— BEGIN Recorded information —

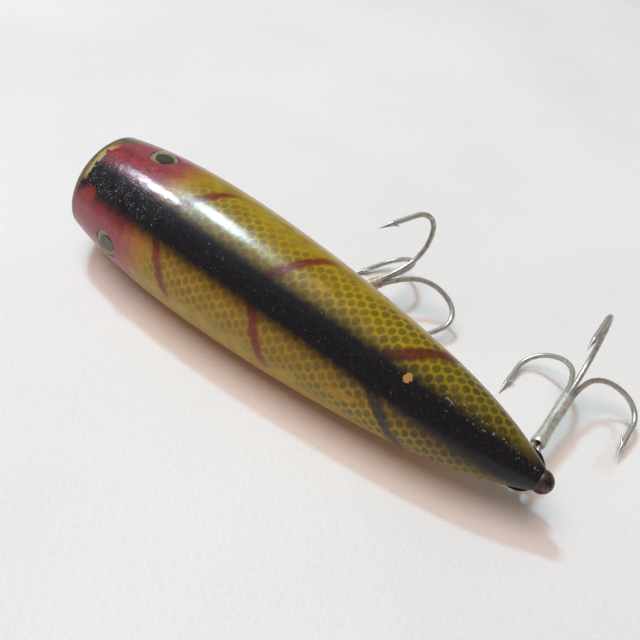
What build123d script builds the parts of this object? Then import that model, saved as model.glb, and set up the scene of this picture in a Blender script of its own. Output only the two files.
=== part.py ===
"""A wooden crankbait lure, built in its own frame and then laid down on a table as it rests.

The lure's own frame, in millimetres: X runs along the body from the tail to the nose, Y points
to the left side and Z to the back. The tail tip is near the origin. The pieces are laid down when
they are written: the lure rests on its left flank, propped by its two treble hooks.
"""

import os
from math import atan2, cos, degrees, radians, sin, sqrt

from build123d import *

os.makedirs("parts", exist_ok=True)

# Turned body
tail_face_x = 0.8
lip_x = 97.0
belly_x = 58.0
max_radius = 11.7
tail_radius = 1.9
nose_edge_radius = 0.7

# Scooped nose: an arc across the body, seen from the side
scoop_top = (89.4, 9.6)
scoop_middle = (91.2, 0.6)
scoop_bottom = (97.2, -8.4)

# Fits
glue_gap = 0.02
link_gap = 0.1

# Screw eyes
eye_wire = 1.2
eye_ring_radius = 2.0
eye_blend_radius = 0.9
screw_tip_length = 1.6
belly_eye_x = 49.7
belly_eye_drop = 11.6
belly_screw_length = 15.0
tail_eye_x = 3.9
tail_eye_drop = 7.7
tail_screw_length = 9.0
line_tie_x = 95.1
line_tie_z = -1.5
tie_face_x = 91.9
line_tie_screw_length = 17.0

# Belly hook cup and tail washer
cup_inner_radius = 3.6
cup_wall = 0.4
cup_depth = 3.0
cup_flange_radius = 4.8
cup_face_drop = 11.1
washer_radius = 3.5
washer_thickness = 0.5
washer_drop = 3.1
tie_washer_radius = 2.2
tie_washer_thickness = 0.35

# Glass eyes
eye_x = 78.8
eye_angle = 53.0
eye_seat_radius = 10.2
eye_radius = 2.5
pupil_radius = 1.5
iris_thickness = 0.4
pupil_thickness = 0.15
dome_height = 1.25
stem_radius = 0.4
stem_length = 5.0

# Tail pin
pin_head_radius = 1.82
pin_head_base = 1.77
pin_radius = 0.5
pin_length = 1.9

# Treble hooks
hook_wire = 0.95
hook_eye_radius = 1.75
hook_neck_radius = 1.2
flare_angle = 17.0
flare_radius = 21.5
point_offset = 12.47
bend_radius = 3.9
point_length = 4.85
tip_length = 3.0
barb_length = 2.2
barb_angle = 30.0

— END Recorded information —

● Set task
Isolate the lines that hold the word "parts" and copy all of them.

● Result of this exercise
What build123d script builds the parts of this object? Then import that model, saved as model.glb, and set up the scene of this picture in a Blender script of its own. Output only the two files.
os.makedirs("parts", exist_ok=True)